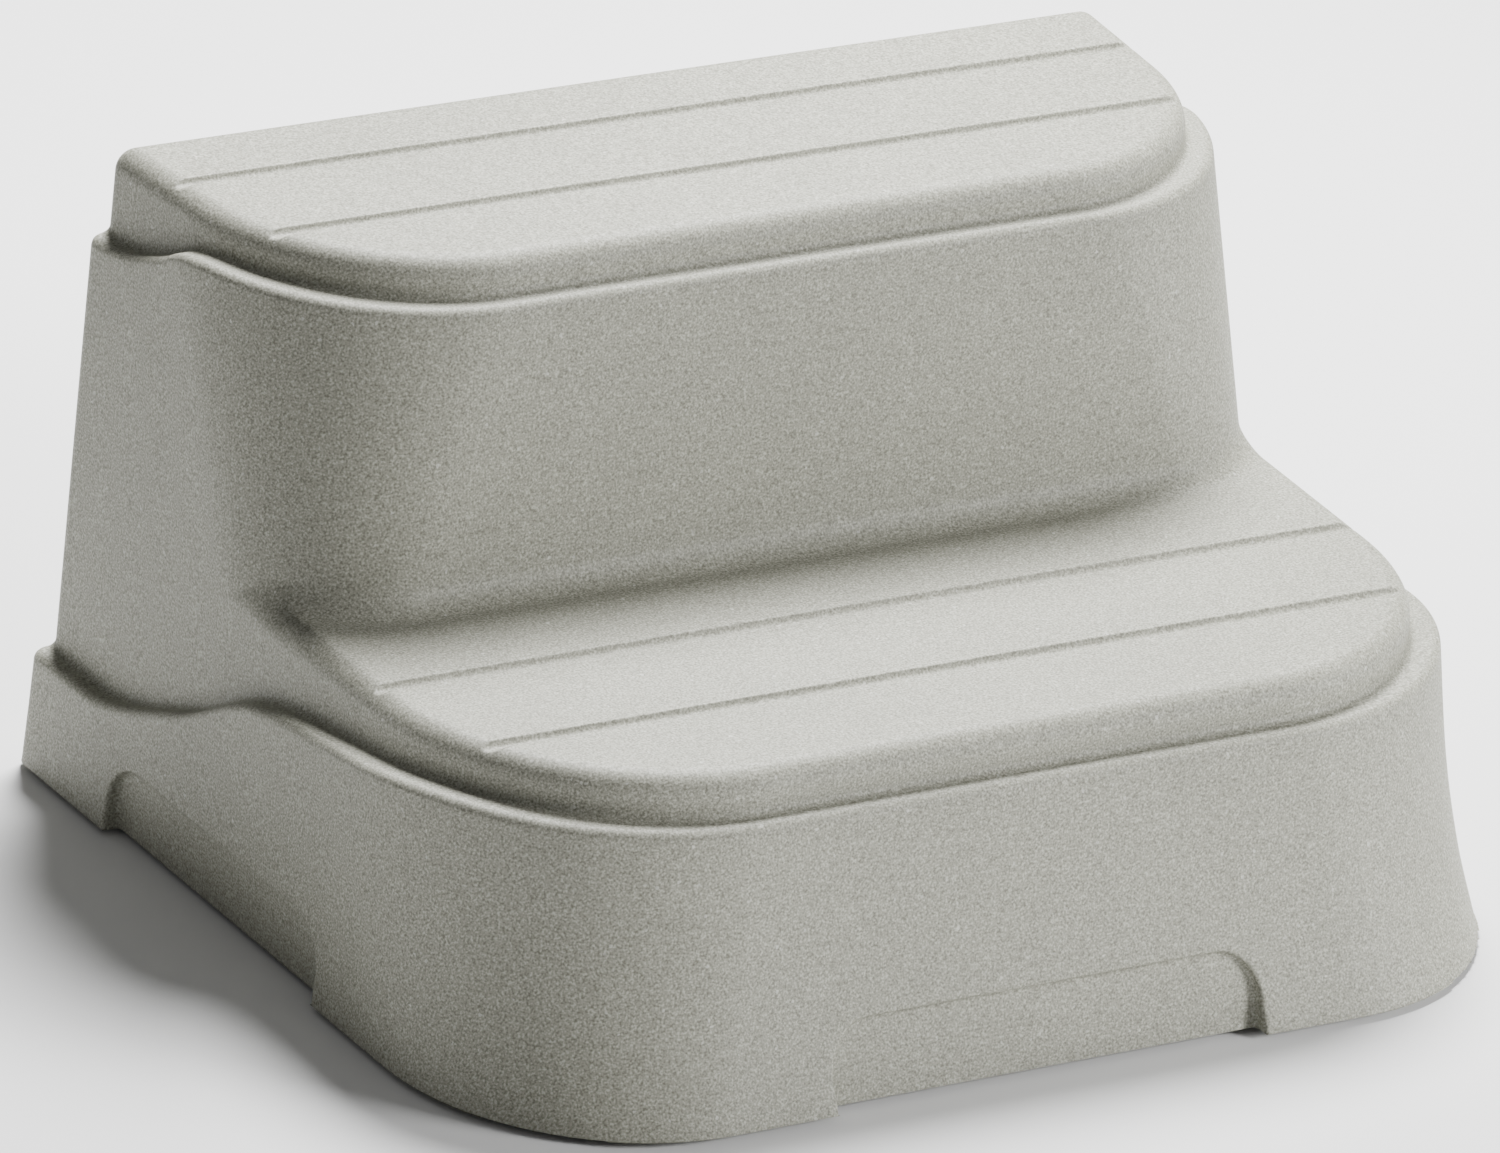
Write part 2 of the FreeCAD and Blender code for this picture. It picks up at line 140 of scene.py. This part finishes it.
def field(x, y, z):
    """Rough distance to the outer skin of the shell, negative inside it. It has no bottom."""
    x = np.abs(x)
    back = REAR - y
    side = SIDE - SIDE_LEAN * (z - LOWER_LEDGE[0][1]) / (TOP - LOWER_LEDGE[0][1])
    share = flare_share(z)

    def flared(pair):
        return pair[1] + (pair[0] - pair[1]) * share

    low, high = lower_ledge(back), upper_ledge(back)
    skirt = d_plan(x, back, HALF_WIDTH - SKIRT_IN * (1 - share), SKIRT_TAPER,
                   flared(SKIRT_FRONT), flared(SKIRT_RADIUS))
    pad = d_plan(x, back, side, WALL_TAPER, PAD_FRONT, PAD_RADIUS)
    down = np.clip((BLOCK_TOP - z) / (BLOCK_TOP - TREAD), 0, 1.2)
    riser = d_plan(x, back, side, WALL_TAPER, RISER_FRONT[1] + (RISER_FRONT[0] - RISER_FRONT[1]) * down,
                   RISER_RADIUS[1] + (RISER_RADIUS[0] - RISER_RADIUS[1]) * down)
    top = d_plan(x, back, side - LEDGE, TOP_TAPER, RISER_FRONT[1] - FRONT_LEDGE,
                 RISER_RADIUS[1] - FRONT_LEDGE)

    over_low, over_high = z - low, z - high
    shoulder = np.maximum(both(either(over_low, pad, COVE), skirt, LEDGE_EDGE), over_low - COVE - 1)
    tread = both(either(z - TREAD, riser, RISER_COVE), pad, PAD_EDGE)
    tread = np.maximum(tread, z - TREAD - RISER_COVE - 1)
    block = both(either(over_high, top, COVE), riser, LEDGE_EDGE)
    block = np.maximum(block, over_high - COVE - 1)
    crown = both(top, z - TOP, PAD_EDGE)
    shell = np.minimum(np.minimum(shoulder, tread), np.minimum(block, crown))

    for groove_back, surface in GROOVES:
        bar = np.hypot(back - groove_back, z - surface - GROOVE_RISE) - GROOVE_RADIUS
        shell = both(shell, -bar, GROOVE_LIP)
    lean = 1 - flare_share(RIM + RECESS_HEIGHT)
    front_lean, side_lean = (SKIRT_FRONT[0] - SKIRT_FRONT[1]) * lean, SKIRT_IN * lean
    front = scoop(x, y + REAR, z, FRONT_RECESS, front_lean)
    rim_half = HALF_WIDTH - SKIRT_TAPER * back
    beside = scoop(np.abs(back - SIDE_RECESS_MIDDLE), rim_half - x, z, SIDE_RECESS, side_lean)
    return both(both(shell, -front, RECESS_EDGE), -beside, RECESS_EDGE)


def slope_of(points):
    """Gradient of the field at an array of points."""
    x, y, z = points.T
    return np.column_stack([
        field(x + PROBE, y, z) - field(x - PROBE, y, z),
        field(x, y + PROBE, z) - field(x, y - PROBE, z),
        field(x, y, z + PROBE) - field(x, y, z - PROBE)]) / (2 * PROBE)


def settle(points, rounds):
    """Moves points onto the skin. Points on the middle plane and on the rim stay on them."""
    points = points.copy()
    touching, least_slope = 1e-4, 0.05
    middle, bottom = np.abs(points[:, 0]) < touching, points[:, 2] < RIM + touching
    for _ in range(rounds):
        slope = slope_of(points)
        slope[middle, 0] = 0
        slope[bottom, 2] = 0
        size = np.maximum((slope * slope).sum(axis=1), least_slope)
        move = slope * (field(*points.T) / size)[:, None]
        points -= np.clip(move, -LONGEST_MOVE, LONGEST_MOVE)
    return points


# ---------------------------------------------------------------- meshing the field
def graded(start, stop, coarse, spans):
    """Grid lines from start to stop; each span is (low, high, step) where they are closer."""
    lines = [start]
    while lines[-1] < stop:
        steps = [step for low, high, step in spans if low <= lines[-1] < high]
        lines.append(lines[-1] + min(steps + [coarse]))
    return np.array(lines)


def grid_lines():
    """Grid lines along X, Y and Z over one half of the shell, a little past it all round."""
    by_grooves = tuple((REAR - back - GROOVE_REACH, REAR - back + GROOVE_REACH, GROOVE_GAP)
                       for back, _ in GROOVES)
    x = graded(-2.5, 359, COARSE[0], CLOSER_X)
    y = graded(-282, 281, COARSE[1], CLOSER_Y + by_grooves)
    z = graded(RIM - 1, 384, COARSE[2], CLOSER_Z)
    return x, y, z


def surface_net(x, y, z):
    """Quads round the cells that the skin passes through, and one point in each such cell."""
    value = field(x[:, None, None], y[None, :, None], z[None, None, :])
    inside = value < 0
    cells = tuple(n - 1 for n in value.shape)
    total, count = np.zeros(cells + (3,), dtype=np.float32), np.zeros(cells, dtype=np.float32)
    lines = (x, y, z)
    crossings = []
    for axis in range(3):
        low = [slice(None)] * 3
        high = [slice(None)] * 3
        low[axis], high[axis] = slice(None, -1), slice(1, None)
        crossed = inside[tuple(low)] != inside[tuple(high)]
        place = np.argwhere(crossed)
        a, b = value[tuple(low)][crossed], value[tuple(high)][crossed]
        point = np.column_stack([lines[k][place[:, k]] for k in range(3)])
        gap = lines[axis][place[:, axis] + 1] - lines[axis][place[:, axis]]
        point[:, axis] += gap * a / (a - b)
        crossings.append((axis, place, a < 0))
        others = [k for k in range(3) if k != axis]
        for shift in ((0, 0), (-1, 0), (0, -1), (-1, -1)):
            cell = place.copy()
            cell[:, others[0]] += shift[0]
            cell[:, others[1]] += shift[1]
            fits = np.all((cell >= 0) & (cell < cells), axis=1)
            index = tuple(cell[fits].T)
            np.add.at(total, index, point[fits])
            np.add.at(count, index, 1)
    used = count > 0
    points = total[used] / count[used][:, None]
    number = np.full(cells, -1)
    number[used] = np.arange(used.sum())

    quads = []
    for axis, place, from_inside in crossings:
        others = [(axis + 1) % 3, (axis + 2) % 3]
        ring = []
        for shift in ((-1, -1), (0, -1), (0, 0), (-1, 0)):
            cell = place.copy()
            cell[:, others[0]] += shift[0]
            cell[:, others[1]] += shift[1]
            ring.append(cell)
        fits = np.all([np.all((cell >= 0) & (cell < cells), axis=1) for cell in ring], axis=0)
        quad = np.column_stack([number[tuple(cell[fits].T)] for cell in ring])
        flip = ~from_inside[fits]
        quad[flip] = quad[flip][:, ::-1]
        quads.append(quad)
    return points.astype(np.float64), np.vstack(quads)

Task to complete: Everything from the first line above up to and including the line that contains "tread), np.minimum(block, crown))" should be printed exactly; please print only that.

Result of this task:
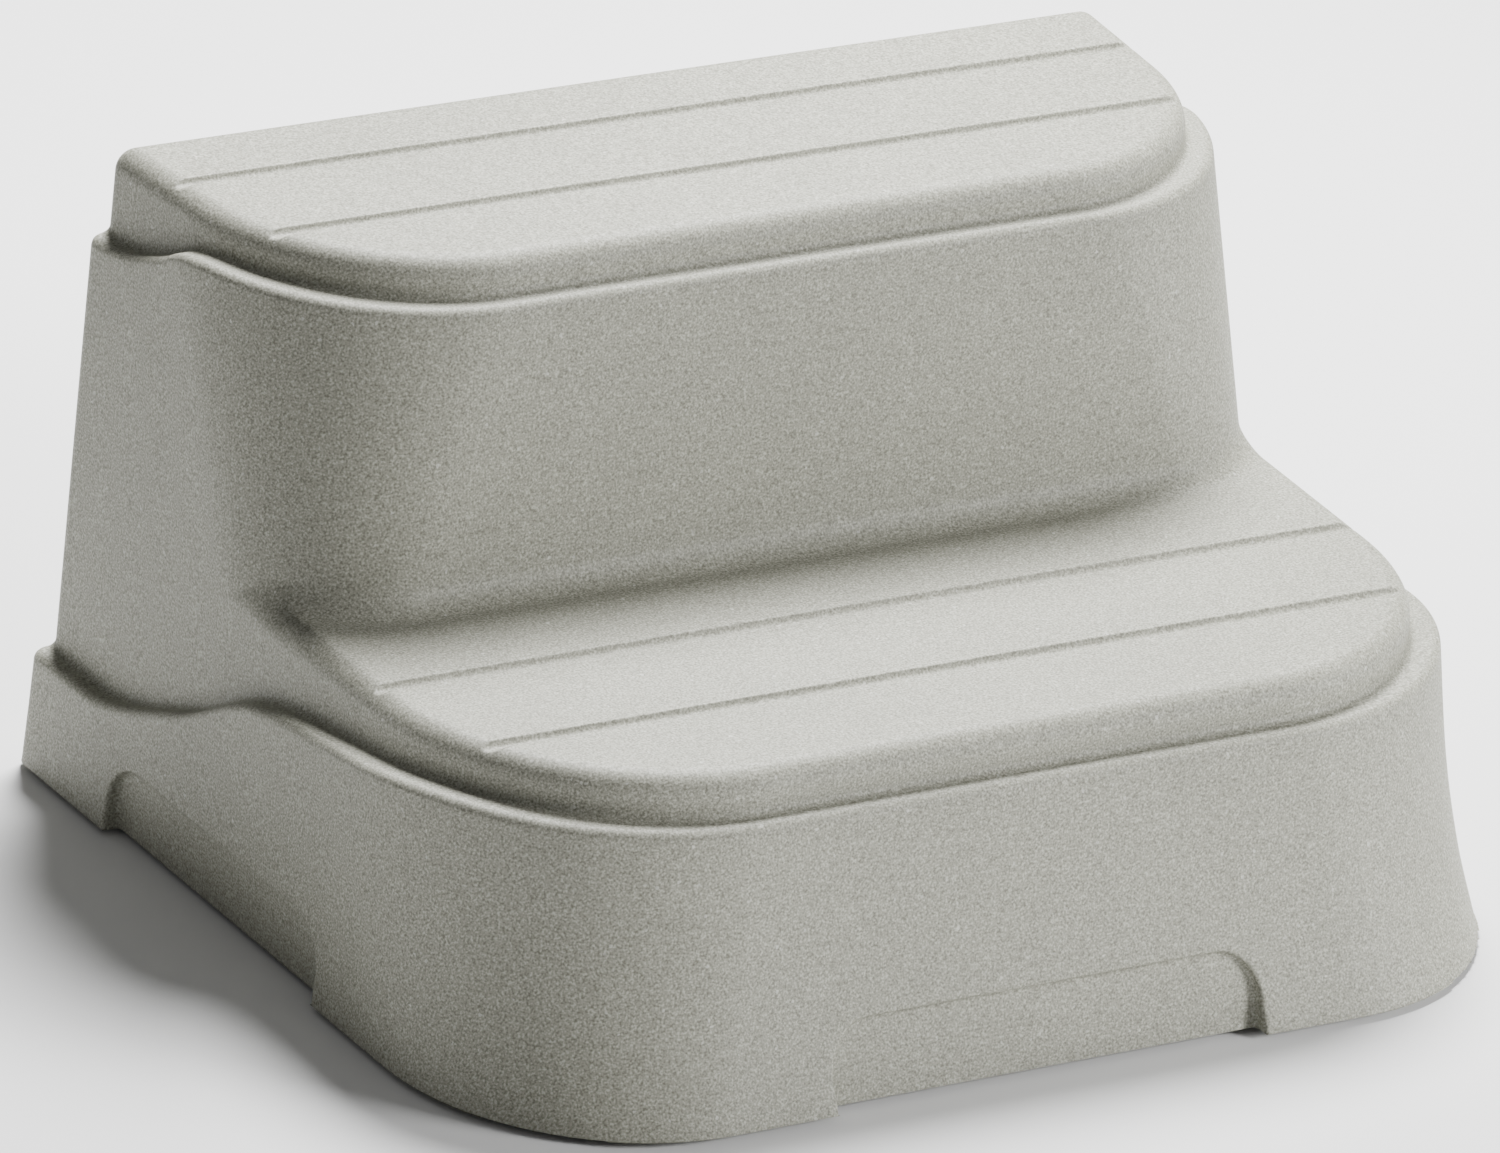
Write part 2 of the FreeCAD and Blender code for this picture. It picks up at line 140 of scene.py. This part finishes it.
def field(x, y, z):
    """Rough distance to the outer skin of the shell, negative inside it. It has no bottom."""
    x = np.abs(x)
    back = REAR - y
    side = SIDE - SIDE_LEAN * (z - LOWER_LEDGE[0][1]) / (TOP - LOWER_LEDGE[0][1])
    share = flare_share(z)

    def flared(pair):
        return pair[1] + (pair[0] - pair[1]) * share

    low, high = lower_ledge(back), upper_ledge(back)
    skirt = d_plan(x, back, HALF_WIDTH - SKIRT_IN * (1 - share), SKIRT_TAPER,
                   flared(SKIRT_FRONT), flared(SKIRT_RADIUS))
    pad = d_plan(x, back, side, WALL_TAPER, PAD_FRONT, PAD_RADIUS)
    down = np.clip((BLOCK_TOP - z) / (BLOCK_TOP - TREAD), 0, 1.2)
    riser = d_plan(x, back, side, WALL_TAPER, RISER_FRONT[1] + (RISER_FRONT[0] - RISER_FRONT[1]) * down,
                   RISER_RADIUS[1] + (RISER_RADIUS[0] - RISER_RADIUS[1]) * down)
    top = d_plan(x, back, side - LEDGE, TOP_TAPER, RISER_FRONT[1] - FRONT_LEDGE,
                 RISER_RADIUS[1] - FRONT_LEDGE)

    over_low, over_high = z - low, z - high
    shoulder = np.maximum(both(either(over_low, pad, COVE), skirt, LEDGE_EDGE), over_low - COVE - 1)
    tread = both(either(z - TREAD, riser, RISER_COVE), pad, PAD_EDGE)
    tread = np.maximum(tread, z - TREAD - RISER_COVE - 1)
    block = both(either(over_high, top, COVE), riser, LEDGE_EDGE)
    block = np.maximum(block, over_high - COVE - 1)
    crown = both(top, z - TOP, PAD_EDGE)
    shell = np.minimum(np.minimum(shoulder, tread), np.minimum(block, crown))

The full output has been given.